When it comes to claims of Israeli occupation, in 1917, the British Mandate legally recognized the Jewish right to the land of Israel including Judea, Samaria, and Jerusalem. Israel has made multiple peace offers, including full statehood for the Palestinians, at least eight times since its founding in 1948. Each time, the offers were rejected, not because of borders, but because of one simple clause: the one recognizing Israel as a Jewish state. The issue has never been just land. It has always been a religious and ideological rejection of Jewish sovereignty in any form.

In 1948, Palestinian Arabs rejected the UN’s offer for a Palestinian state by aligning with Israel’s Arab neighbors and trying to kill every single Jew in the land, and claim the whole thing as their own. That pattern has not stopped for the past 77 years, and it is the real reason there is no peace.

The world accuses Israel of apartheid, a blood libel as obscene as it is false. Arabs in Israel enjoy full civil rights: they vote, serve in the Knesset, sit on the Supreme Court, and attend Israeli universities in large numbers. There are Arab doctors, teachers, soldiers, and entrepreneurs. This is not apartheid. This is democracy. That slur should be denounced, not tolerated.

Mahmoud Abbas is often described as a moderate partner for peace. But is a man who denies the Holocaust, glorifies terrorists, and pays lifetime pensions to the families of suicide bombers truly a moderate? Is someone who names schools after Jew-killers a peace-seeker? Let us not be naïve. We are not dealing with moderation; we are confronting radical, institutionalized antisemitism under the banner of nationalism.

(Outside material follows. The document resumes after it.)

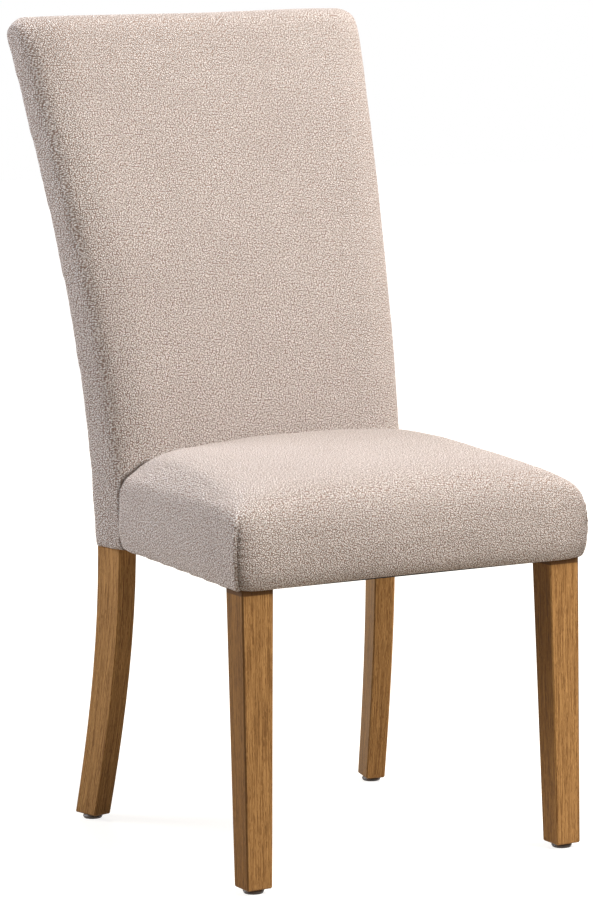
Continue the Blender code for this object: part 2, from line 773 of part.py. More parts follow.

The emblem of Fatah, Abbas’s party, is telling: it shows the entirety of Israel covered in a keffiyeh, with a rifle laid across it. This is not a symbol of coexistence. It is a call for erasure. The world must see these images and understand their meaning. Too many in the West remain blind to the truth, misled by slogans and half-truths.

The Jewish people are not intruders in our land. We are its indigenous people. We are not colonizers, we are homecomers. Despite being exiled, persecuted, and nearly annihilated over generations, the Jewish people have returned and rebuilt. Our presence in the land is not temporary. It is sacred.

So as Israel marks its 77th year, let us rise not just with military might, but with moral clarity. Let our leaders at every level — political, religious, and cultural — speak boldly and empower the Jewish community across the world with the truth. Let our students be armed not just with facts, but with pride in their Judaism.

The world may try to tear us down, but we will stand tall. With courage, with unity, and with the blessing of the Almighty, we will endure.

Morton A. Klein is the National President of the Zionist Organization of America (ZOA).